#### Given exercise
Up to and including the line with "quarter = math.pi / 2", reproduce the listing below exactly, beginning at its first line.

◇ ◇ ◇ ◇

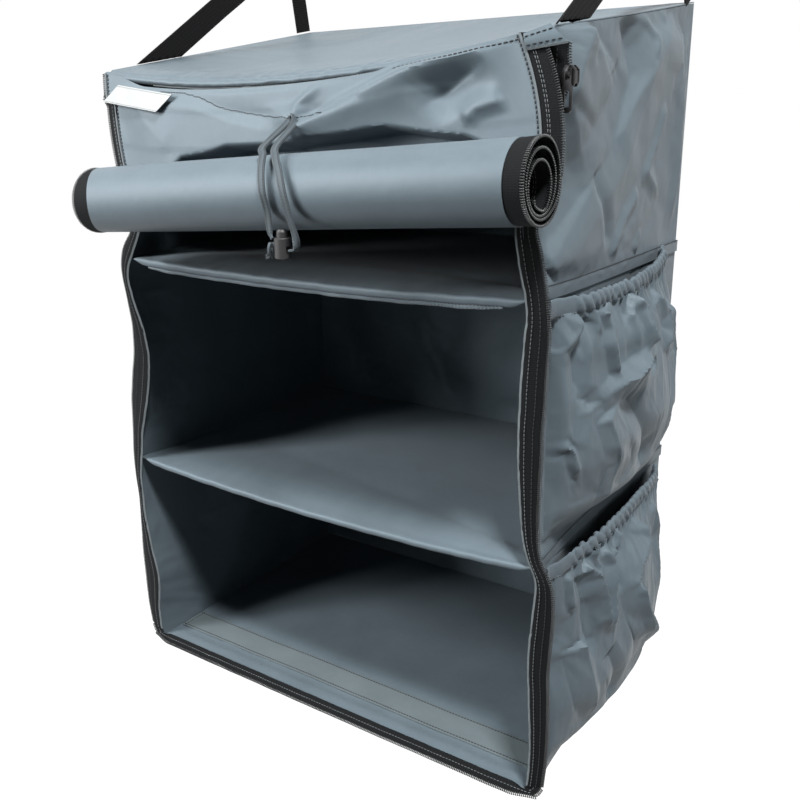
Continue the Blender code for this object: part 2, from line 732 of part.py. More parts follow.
def make_strap(side, sign, webbing):
    """One band, sewn in at the front, over the hook and down to the back, turned flat at the top."""
    apex_along, apex_above = STRAP_APEX
    hook = 0.010
    half = STRAP_WIDTH / 2
    run = (strap_point(sign, 1, 0) - strap_point(sign, 0, 0)).normalized()
    rise = (strap_point(sign, 0, 1) - strap_point(sign, 0, 0)).normalized()
    outward = Vector((sign, 0, 0))
    front = strap_point(sign, STRAP_FRONT, 0)
    back = strap_point(sign, STRAP_BACK, STRAP_LIFT)
    lean = math.atan2(apex_above, apex_along - STRAP_FRONT)
    inside = strap_point(sign, apex_along, apex_above) - (run + rise) * hook
    quarter = math.pi / 2

    # Each station is a point, the direction of travel and the direction of the band's width
    stations = []
    crown = [inside + hook * (run * math.cos(a) + rise * math.sin(a))
             for a in [(quarter + lean) * (1 - k / 6) for k in range(7)]]
    climb = (crown[0] - front).normalized()
    length = (crown[0] - front).length
    edgewise = Vector((0, -climb.z, climb.y))
    for k in range(9):
        t = k / 8
        turn = blend([0.0, 0.0, quarter], t)
        stations.append((front + climb * (0.045 + (length - 0.045) * t), climb,
                         edgewise * math.cos(turn) + outward * math.sin(turn)))
    for k in range(1, 7):
        spoke = (crown[k] - inside).normalized()
        stations.append((crown[k], Vector((0, spoke.z, -spoke.y)), outward))
    down = (back - crown[-1]).normalized()
    drop = (back - crown[-1]).length
    edgewise_back = Vector((0, down.z, -down.y))
    for k in range(1, 8):
        t = k / 7
        turn = blend([0.0, quarter, quarter], t)
        stations.append((crown[-1] + down * drop * t, down,
                         outward * math.cos(turn) + edgewise_back * math.sin(turn)))

    # The first section is cut along the top's edge, so the band comes out of the seam all along it
    flat = climb.cross(edgewise).normalized() * STRAP_THICKNESS / 2
    foot = [front + edgewise * amount + climb * ((STRAP_LIFT - amount * edgewise.dot(rise)) / climb.dot(rise))
            for amount in (-half, half)]
    sections = [[foot[0] - flat, foot[1] - flat, foot[1] + flat, foot[0] + flat]]
    for point, along, across in stations:
        wide = across.normalized() * half
        thick = along.cross(wide).normalized() * STRAP_THICKNESS / 2
        sections.append([point - wide - thick, point + wide - thick, point + wide + thick, point - wide + thick])
    smooth(loft(f"{side}_hanging_strap", sections, webbing), 50)


def front_plate(work, outline, y_from, y_to):
    """Adds a flat piece drawn as (x, z) points and given its thickness along Y."""
    face = work.faces.new([work.verts.new((x, y_from, z)) for x, z in outline])
    grown = bmesh.ops.extrude_face_region(work, geom=[face])
    corners = [part for part in grown["geom"] if isinstance(part, bmesh.types.BMVert)]
    bmesh.ops.translate(work, vec=(0, y_to - y_from, 0), verts=corners)


def make_slider(metal):
    """Two plates joined by a post beside the coil, with a bail in front that holds the pull."""
    x, y = TAPE_EDGE
    low = SLIDER_Z - SLIDER_LENGTH / 2
    high = SLIDER_Z + SLIDER_LENGTH / 2
    half = SLIDER_WIDTH / 2
    room = 0.0023
    plate = 0.0015
    face_y = y - room - plate
    post_x = x + COIL_RADIUS + 0.0006
    outline = [(x - half + 0.0020, low), (x - half, low + 0.0030), (x - half, high - 0.0040),
               (x - half + 0.0030, high), (post_x + 0.0004, high), (x + half, high - 0.0030),
               (x + half, low + 0.0030), (x + half - 0.0015, low)]
    work = bmesh.new()
    front_plate(work, outline, face_y, y - room)
    front_plate(work, outline, y + room, y + room + plate)
    plates = finish("zip_slider_body", work, metal)
    post = box("zip_slider_post", (post_x, y - room - plate / 2, low + 0.0020),
               (x + half - 0.0004, y + room + plate / 2, high - 0.0040), metal)

    bail_radius = 0.0042
    bail_wire = 0.0007
    bail_z = PULL_PIVOT[1] - 0.0013
    rings = []
    for k in range(9):
        angle = math.pi * k / 8
        outward = Vector((0, -math.sin(angle), math.cos(angle)))
        centre = Vector((x, face_y + plate / 2, bail_z)) + bail_radius * outward
        rings.append([centre + bail_wire * (outward * math.cos(a) + Vector((1.4, 0, 0)) * math.sin(a))
                      for a in [math.tau * n / 8 for n in range(8)]])
    arch = loft("zip_slider_bail", rings, metal)
    for other in (post, arch):
        change = plates.modifiers.new("Join", "BOOLEAN")
        change.operation = "UNION"
        change.object = other
        hide_cutter(other)

    # The pull's bar lies inside the bail, and its arms pass the bail on both sides
    pull_y, pivot_z = PULL_PIVOT
    bar = 0.0007
    arm, wide, taper = 0.0030, 0.0042, 0.0022
    top = pivot_z + bar
    end = top - PULL_LENGTH
    outline = [(arm, top), (arm, top - 0.0100), (wide, top - 0.0130), (wide, end + taper), (wide - taper, end)]
    outline = [(x + dx, z) for dx, z in outline] + [(x - dx, z) for dx, z in reversed(outline)]
    work = bmesh.new()
    front_plate(work, outline, pull_y - PULL_THICKNESS / 2, pull_y + PULL_THICKNESS / 2)
    pull = finish("zip_pull_tab", work, metal)
    inner = 0.0018
    cut(pull, box("zip_pull_loop", (x - inner, pull_y - 0.01, top - 0.0078),
                  (x + inner, pull_y + 0.01, pivot_z - bar), metal))
    cut(pull, box("zip_pull_slot", (x - inner, pull_y - 0.01, end + 0.0040),
                  (x + inner, pull_y + 0.01, top - 0.0150), metal))


def main():
    clear_scene()
    fabric = material("coated_fabric", (0.19, 0.23, 0.26), 0.62)
    trim = material("facing_cloth", (0.30, 0.33, 0.34), 0.7)
    hem = material("elastic_hem", (0.19, 0.23, 0.26), 0.7)
    tape = material("zip_tape", (0.012, 0.014, 0.016), 0.8)
    webbing = material("webbing", (0.01, 0.01, 0.012), 0.85)
    cord = material("tie_cloth", (0.20, 0.24, 0.26), 0.7)
    plastic = material("lock_plastic", (0.012, 0.012, 0.013), 0.45)
    steel = material("spring_steel", (0.6, 0.6, 0.6), 0.3, 1.0)
    metal = material("slider_metal", (0.02, 0.02, 0.022), 0.35, 0.8)
    board = material("board_plastic", (0.08, 0.08, 0.085), 0.6)
    label = material("label_film", (0.82, 0.83, 0.82), 0.45)

    make_top(fabric)
    make_walls(fabric)
    make_shelves(fabric, board)
    make_base(fabric, trim, tape, board)
    make_side_tapes(tape)
    make_flap(fabric, tape, label)
    make_tie(fabric, cord, plastic, steel)
    make_pockets(fabric, hem)
    for side, sign in (("left", -1), ("right", 1)):
        make_strap(side, sign, webbing)
    make_slider(metal)


main()
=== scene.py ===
import math

import bpy
import numpy as np
from mathutils import Matrix, Vector, noise


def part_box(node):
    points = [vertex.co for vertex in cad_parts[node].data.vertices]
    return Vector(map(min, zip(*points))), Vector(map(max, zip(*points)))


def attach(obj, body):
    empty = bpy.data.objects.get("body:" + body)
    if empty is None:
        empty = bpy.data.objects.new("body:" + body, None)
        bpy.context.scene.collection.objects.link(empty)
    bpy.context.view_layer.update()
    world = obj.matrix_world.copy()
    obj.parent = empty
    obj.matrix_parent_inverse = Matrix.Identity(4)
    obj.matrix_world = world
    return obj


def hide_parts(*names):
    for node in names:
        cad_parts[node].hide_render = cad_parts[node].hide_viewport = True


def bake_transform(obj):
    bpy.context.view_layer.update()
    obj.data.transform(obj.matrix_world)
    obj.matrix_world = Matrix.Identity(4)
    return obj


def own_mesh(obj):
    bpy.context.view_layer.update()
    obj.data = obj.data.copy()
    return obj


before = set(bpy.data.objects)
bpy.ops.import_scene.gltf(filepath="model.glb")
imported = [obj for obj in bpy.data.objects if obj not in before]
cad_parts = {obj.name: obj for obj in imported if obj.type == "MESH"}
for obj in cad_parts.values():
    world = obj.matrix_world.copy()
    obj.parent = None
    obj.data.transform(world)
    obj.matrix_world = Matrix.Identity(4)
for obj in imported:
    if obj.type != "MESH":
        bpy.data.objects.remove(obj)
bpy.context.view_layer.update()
for leftover in ("Cube", "Light", "Camera"):
    if leftover in bpy.data.objects:
        bpy.data.objects.remove(bpy.data.objects[leftover], do_unlink=True)
bpy.ops.object.select_all(action="DESELECT")
print("frame loaded")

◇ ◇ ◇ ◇

#### Answer to this exercise
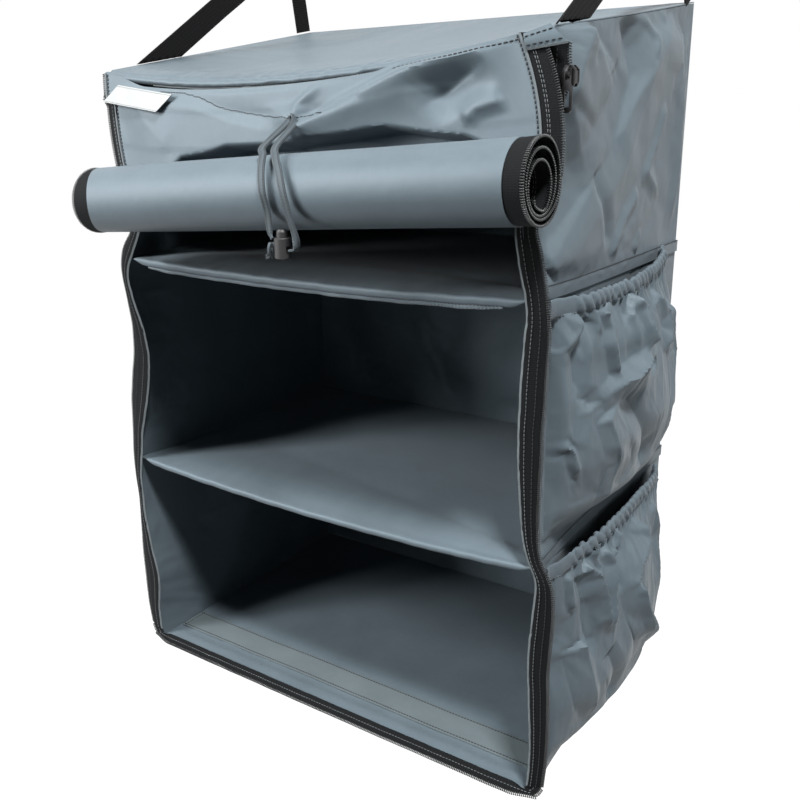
Continue the Blender code for this object: part 2, from line 732 of part.py. More parts follow.
def make_strap(side, sign, webbing):
    """One band, sewn in at the front, over the hook and down to the back, turned flat at the top."""
    apex_along, apex_above = STRAP_APEX
    hook = 0.010
    half = STRAP_WIDTH / 2
    run = (strap_point(sign, 1, 0) - strap_point(sign, 0, 0)).normalized()
    rise = (strap_point(sign, 0, 1) - strap_point(sign, 0, 0)).normalized()
    outward = Vector((sign, 0, 0))
    front = strap_point(sign, STRAP_FRONT, 0)
    back = strap_point(sign, STRAP_BACK, STRAP_LIFT)
    lean = math.atan2(apex_above, apex_along - STRAP_FRONT)
    inside = strap_point(sign, apex_along, apex_above) - (run + rise) * hook
    quarter = math.pi / 2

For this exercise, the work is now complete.